Indeed. And asking that question turned out to be rather useful, didn't it?
When it was first proposed, people objected to the big bang on similar grounds.
Science proceeds by asking questions about phenomena that look intriguing to scientists. If some of those investigations or their (possibly tentative) conclusions disturb your personal worldview, tough luck. Science and scientists couldn't care less (or at least they shouldn't, unless we are discussing things that might actually pose a real risk).
The fundamental physical constants indeed look fine-tuned. Why? Here are several possibilities:
(1) There is only one possible set of values for physical constants, and they are what they are. In this case, we should focus on understanding why only that set is possible. I find this highly implausible (for reasons I'd be happy to elaborate on).
(2) There are many possible values, and we are very finely adapted to the values they happen to take (the anthropic or "puddle" argument). This is more plausible, but not the whole story.
I think - and yes, this is speculative, but based on mathematics and what we have learned about fundamental physics - that there are probably many, many possible values that vary as you move around in the universe, but not every conceivable set of values can occur, and some sets occur far more frequently than others. Some of the apparent fine tuning is anthropic (if the values weren't in certain ranges, no one would be here to ask about them), and some of it is due to interesting and as-yet poorly understood constraints on what is possible or common.
There is an active subfield in which people are exploring these possibilities. Speculative? You bet. Dead end? Maybe - time will tell. What's certain is that people are not going to stop discussing these questions. They're too interesting for that to happen.
This, most definately.
The fine tuning problem isn't a statement that "everything is fine-tuned, therefore whatever".
It's a statement that, as far as we can tell, the values needed for the various constants in order for life to exist is fairly narrow. It isn't so much the water marvelling at it's fit to the puddle shape, but rather to the fact that there's a depression for a puddle to form in at all. If we change any of the constants, it seems we don't get holes big enough for puddles: we get bumps, or flat surfaces that won't hold water, or thousands of microscopic pits scattered evenly instead of a depression that would hold water.
The "fine-tuning" question is simply "Why is this the case?" It's not making an assumption. And the answers are variable, as
sol pointed out.
I see no need to find a probability distribution, because we can't do that without a theory. To fid the theory, we have to ask the questions. And the answers so far are addressing various possible probability features...to wit:
The "underlying theory" idea,
sol's number 1. THere's some underlying theory, or some interdependence amongst the constants, that we haven't found yet. This limits their values to specified amounts.

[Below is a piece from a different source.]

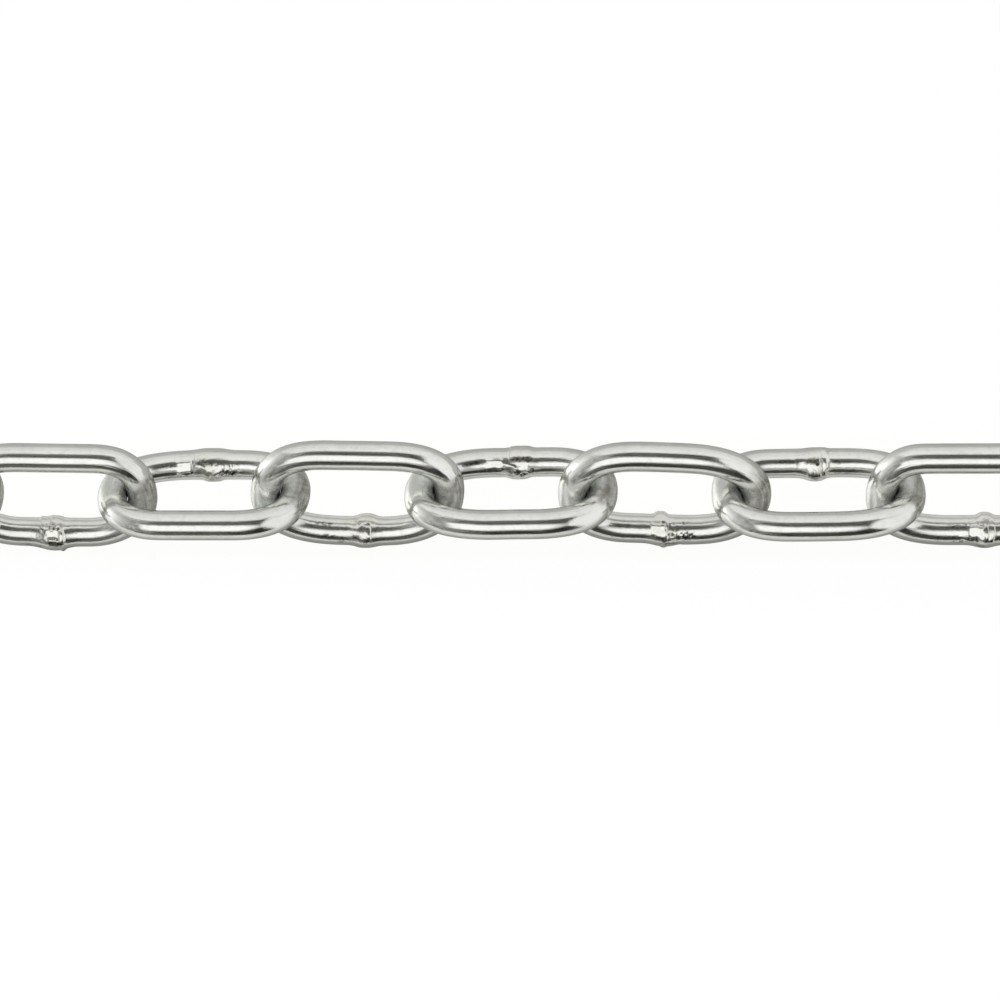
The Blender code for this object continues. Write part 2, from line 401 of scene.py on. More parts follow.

Then there's "multiple values" hypothesis. There are several speculations here, hypothesis if you will, that are awaiting the ability to do some form of testing. The multiverse theory is one, in various incarnations: multiple universes with random constants, whther the probability values are uniform or not; universe "spawning", where certain processes like black holes spawn "daughter" universes that share some (but not all) of the parent characteristics, leading to an almost evolutionary progression of universes tailored for black holes (which has the side effect of allowing for life); or others I can't recall.
And then there are some who claim that life would take on a different form if the constants were different (call it the "pure puddlers"). This seems difficult to fathom, as many of these values combinations would prevent the formation of any complex structure (like, you know, molecules), which seems to make any possibility of life rather remote (and is just as much an assumption as is being argued against...faith that life will always find a way).
THe whole point is that for any progress to be made, the questions have to be asked and the answers thought about, so that testable hypothesis can be constructed and we can
find out what the probability distributions are, and why the values are what they are.
THe fine-tuning problem isn't "why are we fine-tuned"...it doesn't make that assumption. It does make the claim that there is a narrow range of values consistant with life, which is true (outside that narrow range complex structures aren't possible...no stars, for example). It simply asks why are the values what they are.
Argument against it seems like arguing that we shouldn't be curious (thus my Borg comment earlier).
To quote Einstein, "If we knew what we were doing, it wouldn't be research."